Object modeling scripts:
____________
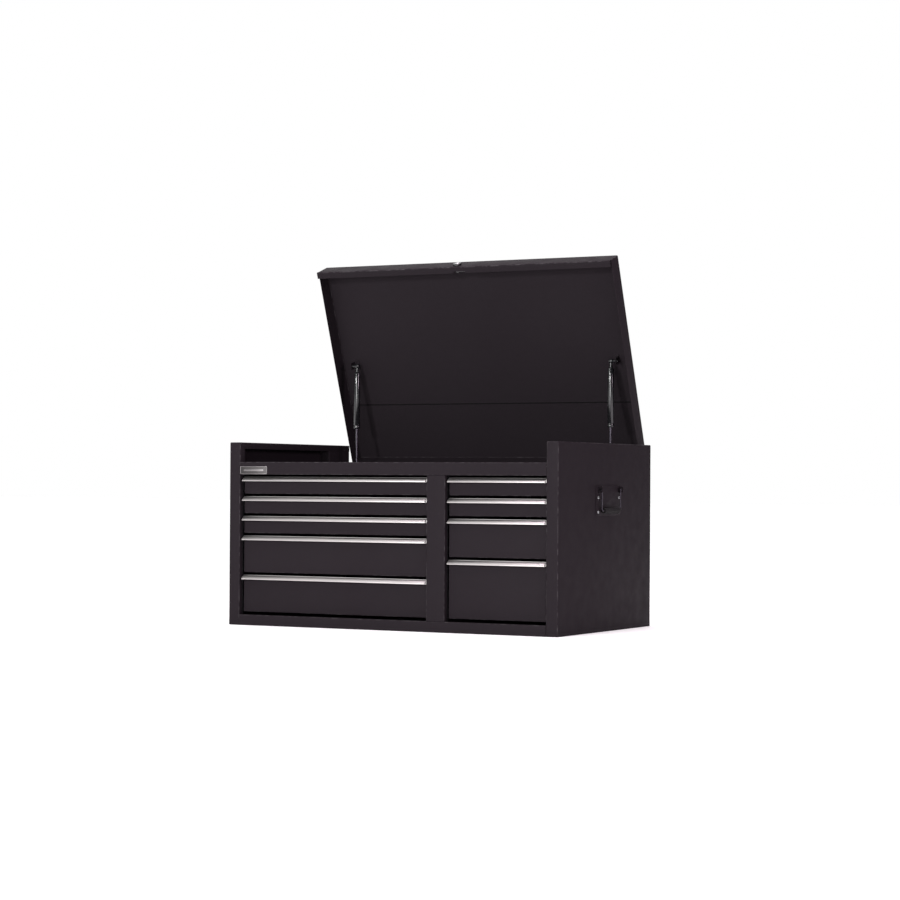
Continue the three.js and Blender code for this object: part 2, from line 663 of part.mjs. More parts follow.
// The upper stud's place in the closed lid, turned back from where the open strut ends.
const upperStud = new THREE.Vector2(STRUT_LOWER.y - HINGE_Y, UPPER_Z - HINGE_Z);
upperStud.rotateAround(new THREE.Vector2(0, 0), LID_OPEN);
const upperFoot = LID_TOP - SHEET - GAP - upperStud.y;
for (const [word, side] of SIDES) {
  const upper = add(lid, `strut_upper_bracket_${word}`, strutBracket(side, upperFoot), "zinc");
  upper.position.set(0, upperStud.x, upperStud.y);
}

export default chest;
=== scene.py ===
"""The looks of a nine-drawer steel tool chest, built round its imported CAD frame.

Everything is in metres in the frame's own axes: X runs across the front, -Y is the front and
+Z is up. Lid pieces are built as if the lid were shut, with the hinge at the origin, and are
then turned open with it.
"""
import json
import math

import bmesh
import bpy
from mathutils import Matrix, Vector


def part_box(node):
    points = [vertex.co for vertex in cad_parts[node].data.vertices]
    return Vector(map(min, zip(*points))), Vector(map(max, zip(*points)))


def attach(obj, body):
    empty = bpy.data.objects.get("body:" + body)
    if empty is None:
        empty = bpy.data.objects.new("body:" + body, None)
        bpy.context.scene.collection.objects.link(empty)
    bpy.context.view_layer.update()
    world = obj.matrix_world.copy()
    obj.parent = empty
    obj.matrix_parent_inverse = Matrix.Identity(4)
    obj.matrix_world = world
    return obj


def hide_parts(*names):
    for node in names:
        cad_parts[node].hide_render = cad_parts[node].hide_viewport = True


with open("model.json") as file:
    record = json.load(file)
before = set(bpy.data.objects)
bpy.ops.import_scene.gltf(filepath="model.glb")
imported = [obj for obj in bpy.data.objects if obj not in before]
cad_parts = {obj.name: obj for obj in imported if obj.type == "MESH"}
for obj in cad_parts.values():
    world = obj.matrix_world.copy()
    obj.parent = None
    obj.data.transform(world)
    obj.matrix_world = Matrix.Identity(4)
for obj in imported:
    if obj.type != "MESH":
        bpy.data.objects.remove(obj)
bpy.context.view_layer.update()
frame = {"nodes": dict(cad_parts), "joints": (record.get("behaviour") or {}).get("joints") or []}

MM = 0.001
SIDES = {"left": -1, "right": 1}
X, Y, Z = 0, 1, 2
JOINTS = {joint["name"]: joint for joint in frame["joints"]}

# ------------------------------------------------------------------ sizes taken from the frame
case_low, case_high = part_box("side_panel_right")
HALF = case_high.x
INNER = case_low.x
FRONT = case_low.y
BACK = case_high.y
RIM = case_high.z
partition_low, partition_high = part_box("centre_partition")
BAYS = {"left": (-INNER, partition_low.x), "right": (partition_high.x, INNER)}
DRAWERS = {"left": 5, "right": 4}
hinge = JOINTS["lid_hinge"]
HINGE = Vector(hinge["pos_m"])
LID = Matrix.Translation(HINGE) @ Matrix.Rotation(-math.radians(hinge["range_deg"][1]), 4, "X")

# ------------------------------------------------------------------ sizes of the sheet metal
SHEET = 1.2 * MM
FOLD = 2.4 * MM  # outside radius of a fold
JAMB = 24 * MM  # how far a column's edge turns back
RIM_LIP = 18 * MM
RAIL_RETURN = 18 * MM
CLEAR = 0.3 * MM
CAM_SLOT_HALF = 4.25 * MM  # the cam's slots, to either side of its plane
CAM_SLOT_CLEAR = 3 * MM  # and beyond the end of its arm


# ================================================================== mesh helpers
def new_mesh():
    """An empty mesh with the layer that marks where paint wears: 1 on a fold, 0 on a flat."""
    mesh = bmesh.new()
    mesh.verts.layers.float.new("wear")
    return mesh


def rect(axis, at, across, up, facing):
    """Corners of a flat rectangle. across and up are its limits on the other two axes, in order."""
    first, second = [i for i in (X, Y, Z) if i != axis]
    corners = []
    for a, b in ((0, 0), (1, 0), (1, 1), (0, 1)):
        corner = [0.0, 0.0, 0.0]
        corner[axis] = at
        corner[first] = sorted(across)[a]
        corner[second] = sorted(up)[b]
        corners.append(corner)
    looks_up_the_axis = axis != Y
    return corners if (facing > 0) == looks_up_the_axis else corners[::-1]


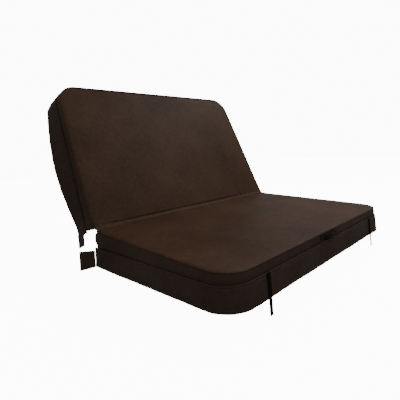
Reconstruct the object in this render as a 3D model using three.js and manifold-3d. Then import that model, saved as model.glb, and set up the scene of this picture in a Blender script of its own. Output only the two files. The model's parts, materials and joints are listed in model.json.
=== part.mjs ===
____________
# Task
Give the exact lines, and only those, from the line containing "open strut ends." through the line containing "obj.matrix_world = Matrix.Identity(4)" in the entries above.

# Answer to the problem
// The upper stud's place in the closed lid, turned back from where the open strut ends.
const upperStud = new THREE.Vector2(STRUT_LOWER.y - HINGE_Y, UPPER_Z - HINGE_Z);
upperStud.rotateAround(new THREE.Vector2(0, 0), LID_OPEN);
const upperFoot = LID_TOP - SHEET - GAP - upperStud.y;
for (const [word, side] of SIDES) {
  const upper = add(lid, `strut_upper_bracket_${word}`, strutBracket(side, upperFoot), "zinc");
  upper.position.set(0, upperStud.x, upperStud.y);
}

export default chest;
=== scene.py ===
"""The looks of a nine-drawer steel tool chest, built round its imported CAD frame.

Everything is in metres in the frame's own axes: X runs across the front, -Y is the front and
+Z is up. Lid pieces are built as if the lid were shut, with the hinge at the origin, and are
then turned open with it.
"""
import json
import math

import bmesh
import bpy
from mathutils import Matrix, Vector


def part_box(node):
    points = [vertex.co for vertex in cad_parts[node].data.vertices]
    return Vector(map(min, zip(*points))), Vector(map(max, zip(*points)))


def attach(obj, body):
    empty = bpy.data.objects.get("body:" + body)
    if empty is None:
        empty = bpy.data.objects.new("body:" + body, None)
        bpy.context.scene.collection.objects.link(empty)
    bpy.context.view_layer.update()
    world = obj.matrix_world.copy()
    obj.parent = empty
    obj.matrix_parent_inverse = Matrix.Identity(4)
    obj.matrix_world = world
    return obj


def hide_parts(*names):
    for node in names:
        cad_parts[node].hide_render = cad_parts[node].hide_viewport = True


with open("model.json") as file:
    record = json.load(file)
before = set(bpy.data.objects)
bpy.ops.import_scene.gltf(filepath="model.glb")
imported = [obj for obj in bpy.data.objects if obj not in before]
cad_parts = {obj.name: obj for obj in imported if obj.type == "MESH"}
for obj in cad_parts.values():
    world = obj.matrix_world.copy()
    obj.parent = None
    obj.data.transform(world)
    obj.matrix_world = Matrix.Identity(4)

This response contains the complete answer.